Game Rant’s review negatively compared the game to its predecessors The Stick of Truth and The Fractured but Whole, stating that it was "destined to live in their shadows". The review stated elements of the greater South Park universe were underutilized, such as side characters that could have had expanded roles in the snow setting and settings from the town itself that went unexplored. Like other reviews, it went on to criticize the combat mechanics and humor execution. The review’s author pointed to the limited amount of combat weapon combinations and an over reliance on toilet humor compared to its predecessors which, while also using toilet jokes, had "more range in displaying that beloved, crude South Park humor."

Nintendo Life writer Jamie Ditchfield noted that technical issues made the game difficult to play on Switch, and also criticized the game's writing. Particularly about the humor, Nintendo Life said there were "hardly any memorable comedic moments to reference, something we'd never expect to say when talking about South Park of all things." Ditchfield concluded that the game had "a lot of potential with some of its roguelike-inspired mechanics but ultimately fails to deliver an engaging experience whether you're playing it solo or in co-op.", and gave it a four out of ten.
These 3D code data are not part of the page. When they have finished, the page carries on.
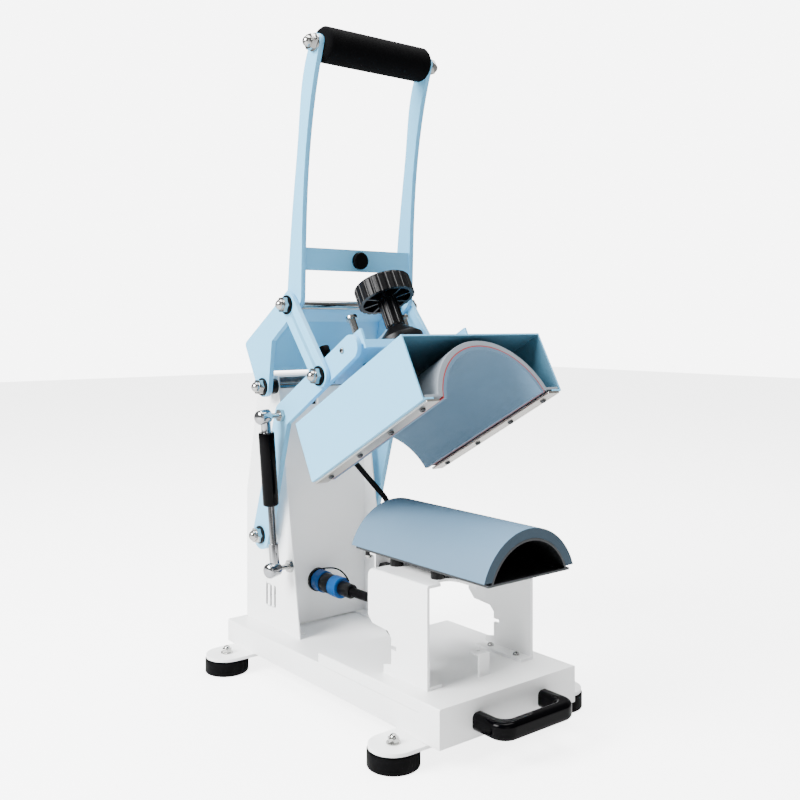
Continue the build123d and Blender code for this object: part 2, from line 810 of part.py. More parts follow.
with BuildPart() as guide_posts:
    with BuildSketch(head_level(0, head_height)):
        with Locations((-post_x, post_y), (post_x, post_y)):
            Circle(4)
    extrude(amount=post_top - head_height)
    with BuildSketch(head_level(0, post_top)):
        with Locations((-post_x, post_y), (post_x, post_y)):
            Circle(6.5)
    extrude(amount=4)
guide_posts.part.label = "guide_posts"
export_step(guide_posts.part, "parts/guide_posts.step")

thrust_top = 84
screw_bottom = 78
with BuildPart() as thrust_plate:
    with BuildSketch(head_level(0, head_height)):
        with Locations((0, 4)):
            Rectangle(110, 70)
        with Locations((-post_x, post_y), (post_x, post_y)):
            Circle(4, mode=Mode.SUBTRACT)
    extrude(amount=5)
    with BuildSketch(head_level(0, head_height + 5)):
        with Locations((0, screw_y)):
            Circle(15)
    extrude(amount=thrust_top - head_height - 5)
    with BuildSketch(head_level(0, screw_bottom - 0.5)):
        with Locations((0, screw_y)):
            Circle(screw_diameter / 2 + running_clearance)
    extrude(amount=20, mode=Mode.SUBTRACT)
thrust_plate.part.label = "thrust_plate"
export_step(thrust_plate.part, "parts/thrust_plate.step")

with BuildPart() as pressure_screw:
    with BuildSketch(head_level(0, screw_bottom)):
        with Locations((0, screw_y)):
            Circle(screw_diameter / 2)
    extrude(amount=knob_low - screw_bottom)
pressure_screw.part.label = "pressure_screw"
export_step(pressure_screw.part, "parts/pressure_screw.step")

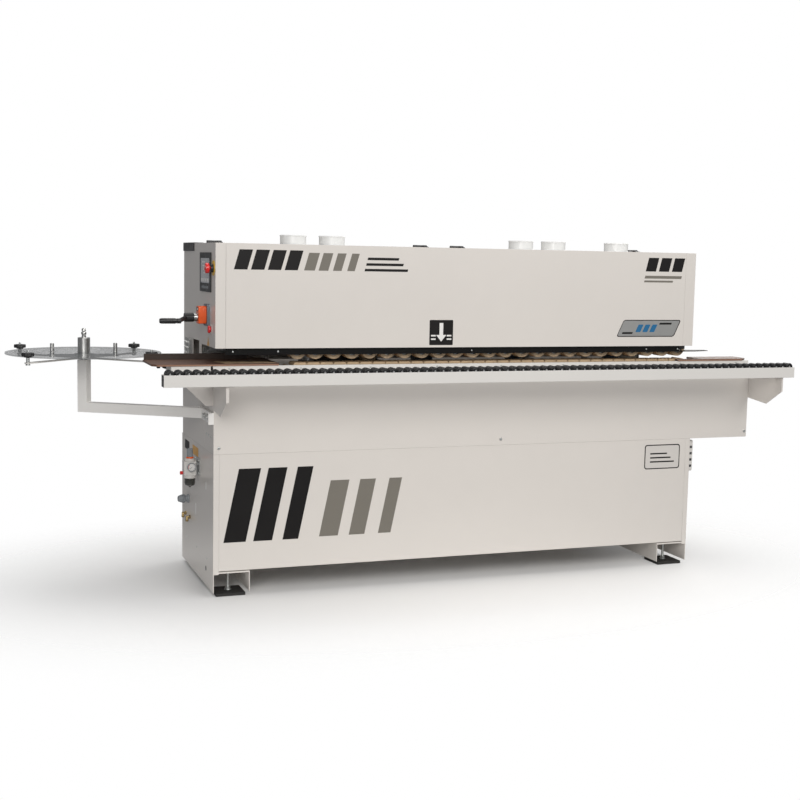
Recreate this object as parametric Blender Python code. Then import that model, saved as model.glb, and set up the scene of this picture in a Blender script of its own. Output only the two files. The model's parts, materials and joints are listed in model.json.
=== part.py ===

Video Game Chronicle gave the game three stars, and praised the 3D cut scenes, voice acting, writing, and music, finding that the game feels "authentically South Park". However, the review noted that the similar feeling snow environments, coupled with only having five stages available at launch, made the game feel repetitive and light on content.

Aggregate score
| Aggregator | Score |
|---|---|
| Metacritic | (PC) 59/100 (PS5) 52/100 (XSXS) 50/100 (NS) 60/100 |

Review scores
| Publication | Score |
|---|---|
| Digital Trends | Star Half star |
| Famitsu | 27/40 |
| IGN | 3/10 |
| Nintendo Life | Star |
| PCGamesN | 6/10 |
| Push Square | Star |
| Shacknews | 8/10 |
| The Guardian | Star |
| Video Games Chronicle | Star |
| VideoGamer.com | 5/10 |

===Sales===
In its debut week, South Park: Snow Day! was the third best selling game of that week in the United Kingdom.

THQ Nordic's parent company Embracer Group described the game's sales as meeting expectations in its 2024 fiscal year-end report.